This edition of the Fastener Training Minute with Carmen Vertullo was originally published October 21st, 2021 as “Should I be waxing my nuts??” during episode 169 of Fully Threaded Radio.
Well, hi everyone. This is Carmen Vertullo with your Fastener Training Minute, coming to you from the Fastener Training Institute and the AIM Testing Laboratory in a beautiful, El Cajon, California.
I got an email from one of our Prime clients, recently. If you don’t know what an AIM Prime Client is, you should email me or see me in some event we might be at soon. Eric mentioned that I’m now Rockstar, so, I’ll be touring the country soon, and when I do, you can come and see me and and ask for my autograph, and ask me about what a AIM Prime client is and I’ll tell you.
Anyway, today’s topic is not about rock stars or AIM Testing Laboratory Prime clients. It’s about the email I received from an AIM Prime client regarding waxed nuts, and he wanted to know: Should I be waxing my nuts? Well, that is a very appropriate question.
When is it appropriate for you to be waxing your nuts?. That might sound inappropriate but it is an appropriate question. And when I come back, I’ll tell you men when it is appropriate to be waxing your nuts.
In a nutshell, the Fastener industry requires that we wax nuts whenever they come from ASTM A563 as the governing specification, and they are hot dip galvanized and they are over-tapped. The reason for that is, those nuts are used in structural applications with other hot dip galvanized externally threaded fasteners, and therefore, we would have a very uncontrolled torque-tension relationship if we the plane threads of the over-tapped nut, (it is usually going to be a heavy hex nut), going against the hot dip galvanized surface threads of the bolt.
There is lots of friction in there and we just are not properly able to control the torque-tension relationship. So, a lubricant is required. It doesn’t have to be wax but it usually is, and it is supposed to be dry to the touch. So it can’t be like some oily greasy stuff. In some cases, even though it’s not required, it should be colored. Most distributors who supply these nuts will add coloring to the wax so we know it’s there.
There is a supplement in ASTM A563 which requires went in that we add color to the wax, however, it’s not required unless this supplement is invoked.
Now, this particular question came our way not regarding ASTM A563 at which the common grade is DH nuts, which will use what structural bolts such as ASTM A325 grade structural bolts, but this question had to do with 2H heavy hex nuts, which come from ASTM A194.
ASTM A194 is not a structural bolt standard, it’s a standard that covers fastening nuts in particular for high pressure, high temperature applications. Interestingly enough, ASTM A194 actually prohibits us from coating these nuts with hot dip galvanizing, or anything else, unless the user specifically requests it.

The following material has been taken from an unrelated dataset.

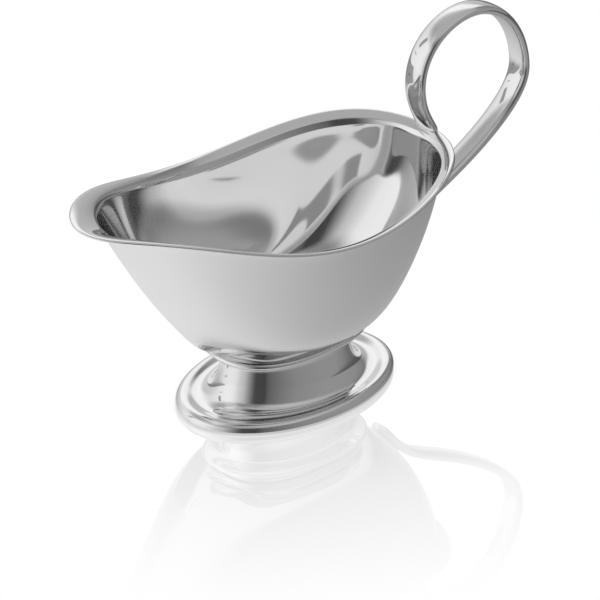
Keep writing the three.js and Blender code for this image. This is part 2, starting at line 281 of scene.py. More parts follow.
@dataclass(frozen=True)
class BowlForm:
    """The bowl's outside as a rule: a point for each angle round the boat and each place up it.

    An angle is 0 at the handle and pi at the spout. Along is 0 to 1 on the fillet that leaves the
    flat bottom, 1 to 2 on the wall and 2 to 3 on the lip.
    """

    low: Vector
    high: Vector
    foot_middle: float
    sheet: float = 1.0 * MM
    bottom_shift: float = 0.1 * MM
    bottom_half_length: float = 31.7 * MM
    bottom_half_width: float = 17.3 * MM
    rim_half_width: float = 43.2 * MM
    rim_fullness_at_back: float = 0.18
    rim_squareness: float = 0.045
    rim_rise: ThreeWay = ThreeWay(67.8 * MM, 49.0 * MM, 53.0 * MM)
    rim_lean: float = 2.6 * MM
    rim_dip: float = -15.4 * MM
    rim_step: float = 0.001
    lip_width: float = 4.3 * MM
    lip_rise: float = 1.9 * MM
    lip_crown: float = 0.25 * MM
    pouring_lip_width: float = 12.8 * MM
    pouring_lip_rise: float = 5.8 * MM
    pouring_lip_crown: float = 0.7 * MM
    pouring_lip_sharpness: float = 12.0
    bottom_fillet: float = 15.4 * MM
    start_slope: ThreeWay = ThreeWay(34.9, 4.8, 9.6)
    start_reach: ThreeWay = ThreeWay(0.106, 0.412, 0.03)
    top_lean: ThreeWay = ThreeWay(28.2, 19.4, 4.5)
    top_reach: ThreeWay = ThreeWay(0.211, 0.92, 0.415)

    @classmethod
    def from_frame(cls) -> "BowlForm":
        """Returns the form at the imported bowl's place and length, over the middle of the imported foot."""
        (low, high), (foot_low, foot_high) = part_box("bowl"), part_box("foot")
        return cls(low, high, (foot_low.x + foot_high.x) / 2)

    def rim_point(self, angle: float) -> Vector:
        """Gives a point of the rim's outer edge.

        Args:
            angle: The angle round the boat.

        Returns:
            The point, in the row frame.
        """
        c = math.cos(angle)
        fullness = 1 + self.rim_fullness_at_back * c + self.rim_squareness * c**4
        lean = self.rim_lean * (c**3 - c) + self.rim_dip * (c**4 - c * c)
        return Vector((
            mix(self.low.x, self.high.x, (1 + c) / 2),
            self.rim_half_width * fullness * math.sin(angle),
            self.low.z + self.rim_rise.at(angle) + lean,
        ))

    def rim_outward(self, angle: float) -> Vector:
        """Returns the level direction out of the bowl, square to the rim seen from above."""
        run = self.rim_point(angle + self.rim_step) - self.rim_point(angle - self.rim_step)
        return Vector((run.y, -run.x, 0)).normalized()

    def pouring(self, angle: float) -> float:
        """Returns how far the lip is the pouring one, from 0 to 1."""
        return ((1 - math.cos(angle)) / 2) ** self.pouring_lip_sharpness

    def crease_point(self, angle: float) -> Vector:
        """Gives the point where the lip leaves the wall.

        Args:
            angle: The angle round the boat.

        Returns:
            The point, inside the rim and a little lower.
        """
        share = self.pouring(angle)
        width = mix(self.lip_width, self.pouring_lip_width, share)
        point = self.rim_point(angle) - self.rim_outward(angle) * width
        point.z -= mix(self.lip_rise, self.pouring_lip_rise, share)
        return point

    def outside(self, angle: float, along: float) -> Vector:
        """Gives a point of the bowl's outside.

        Args:
            angle: The angle round the boat.
            along: The place from the bottom, 0, to the rim, 3.

        Returns:
            The point, in the row frame.
        """
        start = oval(self.bottom_half_length, self.bottom_half_width, angle)
        start += Vector((self.foot_middle + self.bottom_shift, 0, self.low.z))
        crease = self.crease_point(angle)
        if along > 2:
            share = along - 2
            point = crease.lerp(self.rim_point(angle), share)
            crown = mix(self.lip_crown, self.pouring_lip_crown, self.pouring(angle))
            point.z += crown * (1 - (2 * share - 1) ** 2)
            return point
        out = Vector((crease.x - start.x, crease.y - start.y, 0))
        slope = math.radians(self.start_slope.at(angle))
        level, rise = arc(self.bottom_fillet, slope * min(along, 1))
        if along > 1:
            top = Vector((out.length, crease.z - start.z))
            level, rise = self._wall(angle, along - 1, Vector((level, rise)), top)
        return start + out.normalized() * level + Vector((0, 0, rise))

    def _wall(self, angle: float, share: float, low: Vector, top: Vector) -> Vector:
        """Gives a point of the wall's section.

        Args:
            angle: The angle round the boat.
            share: 0 where the fillet ends, 1 at the crease.
            low: The fillet's end, out and up.
            top: The crease, out and up.

        Returns:
            How far out and how far up the point is.
        """
        chord = (top - low).length
        slope = math.radians(self.start_slope.at(angle))
        lean = math.radians(self.top_lean.at(angle))
        leaving = Vector((math.cos(slope), math.sin(slope))) * chord * self.start_reach.at(angle)
        arriving = Vector((math.sin(lean), math.cos(lean))) * chord * self.top_reach.at(angle)
        return cubic((low, low + leaving, top - arriving, top), share)

    def offset(self, angle: float, along: float, distance: float) -> Vector:
        """Gives a point of the outside moved outwards.

        Args:
            angle: The angle round the boat.
            along: The place from the bottom, 0, to the rim, 3.
            distance: How far out, or into the sheet where it is negative.

        Returns:
            The moved point.
        """
        here = self.outside(angle, along)
        run = self.outside(angle + SMALL_STEP, along) - self.outside(angle - SMALL_STEP, along)
        after = (self.outside(angle, min(along + SMALL_STEP, 3)) - here).normalized()
        before = (here - self.outside(angle, max(along - SMALL_STEP, 0))).normalized()
        return here + run.cross(after + before).normalized() * distance

    def back_wall_at(self, height: float, distance: float) -> tuple[Vector, float]:
        """Finds a place at a height on the middle of the back wall.

        Args:
            height: The height above the table.
            distance: How far off the wall the place is.

        Returns:
            The place, and the wall's slope there in degrees.
        """
        low, high = 0.0, 2.0
        for _ in range(HALVINGS):
            middle = (low + high) / 2
            if self.outside(0, middle).z < height:
                low = middle
            else:
                high = middle
        run = self.outside(0, low + SMALL_STEP) - self.outside(0, low - SMALL_STEP)
        return self.offset(0, low, distance), math.degrees(math.atan2(run.z, run.x))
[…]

It turns out that in ASTM A563, we are allowed to substitute a DH nut with any other nut that has the same strength, (that is proof load and hardness), and it also turns out that in ASTM A194, our 2H nut is a perfect substitute for the A563 DH nut. And since an ASTM A194 2H nut is actually a very common nut, it is often substituted.
Of course, if we’re going to hot dip galvanize it and over-tap it, we want it to meet the requirements of an A563 DH nut, and we would then also be required to add the wax.
That’s what the standard says. So in a nutshell, again, all of our hot dip galvanized high-strength nuts, whether they are DH or 2H must be waxed. It doesn’t matter if they’re inch and a half or lower which is where our structural bolts come from. It doesn’t matter if they are coarse thread or eight pitch thread. You’re virtually never going to see a fine thread, hot dip galvanized product. If anyone has seen one please let me know, but it could be 8 pitch, it could be coarse thread, but those nuts which are hot dip galvanized and over-tapped, need to be waxed.
So men women, wax your nuts appropriately. I hope you learned something.
This has been Carmen Vertullo with your Fastener Training Minute. Thanks for listening.